NEW YORK, Jan. 5 (UPI) -- Sen. Bernie Sanders, I-Vt., announced his plan for Wall Street on Tuesday -- a plan that involves breaking up banks deemed "too big to fail."
The proposal -- a cornerstone of his campaign against the influence of the "billionaire class" -- would use powers already granted under the Dodd-Frank Act.
Sanders gave a speech in New York City on Tuesday afternoon.
"If a bank is too big to fail, it is too big to exist," he said. "When it comes to Wall Street reform, that must be our bottom line."
Sanders called for the reinstatement of the Glass-Steagall Act, as he has on the campaign trail. The legislation mandated that banks separate commercial banking, investment banking and insurance services. Glass-Steagall was repealed in 1999 under President Bill Clinton, a move critics blame for the global financial crisis nearly ten years later.
Tony Fratto, a former Treasury official told USA Today that reinstating Glass-Steagall is "nonsensical and would damage the U.S. economy." Fratto is now a partner at a consulting firm that represents large financial institutions.
In his speech, Sanders called for "a banking system that is part of the productive economy, making loans at affordable rates to small- and medium-sized businesses so that we create decent-paying jobs," a system that is not "gambling trillions in risky financial instruments."
He detailed his plan to instruct the Secretary of the Treasury to compile a list of 100 "too-big-to-fail" institutions: "commercial banks, shadow banks, and insurance companies whose failure would pose a catastrophic risk to the United States economy without a taxpayer bailout."
Sanders promised to do so within the first 100 days of his presidency. Then, within the first year of his administration he would break up those institutions "so that they no longer pose a grave threat to the economy."
Hillary Clinton, Sanders' rival for the democratic nomination, attempted to preempt Sanders' speech Monday. Gary Gensler, the Clinton campaign's chief financial officer and former chair of the Commodity Futures Trading Commission, issued a statement criticizing Sanders' lack of attention to the "shadow banking" industry. The term refers to hedge funds and high-frequency traders.

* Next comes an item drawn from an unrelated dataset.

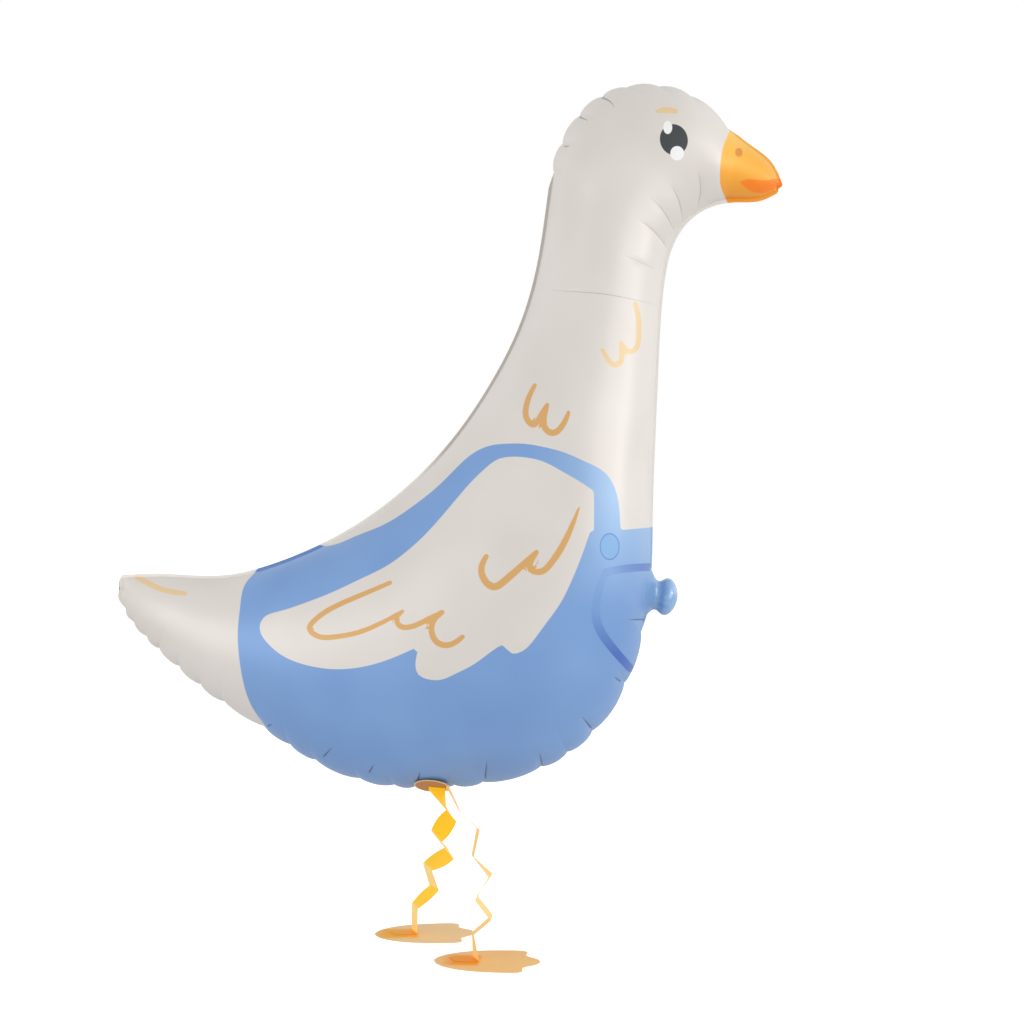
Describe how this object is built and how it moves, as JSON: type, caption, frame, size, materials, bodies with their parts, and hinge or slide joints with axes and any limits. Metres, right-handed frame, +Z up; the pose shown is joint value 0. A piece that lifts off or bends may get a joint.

"Unfortunately, Senator Sanders has so far taken a hands-off approach to some of the riskiest institutions and activities in our economy, which were among the biggest culprits during the 2008 crisis," Gensler said. "In his speech tomorrow, Senator Sanders should go beyond his existing plans for reforming Wall Street and endorse Hillary Clinton's tough, comprehensive proposals to rein in risky behavior within the shadow banking sector."
The Sanders campaign shot back:
"Senator Sanders won't be taking advice on how to regulate Wall Street from a former Goldman Sachs partner and a former Treasury Department official who helped Wall Street rig the system," Michael Briggs, Sanders' communications director, told Bloomberg Politics in an email.
Third-place Democratic candidate Martin O'Malley called out both Clinton and Sanders for not going far enough.
"Senator Sanders does not go far enough, but he certainly goes farther than the so-called 'weak tea' [Clinton] has proposed," deputy campaign manager Lis Smith told The Washington Post.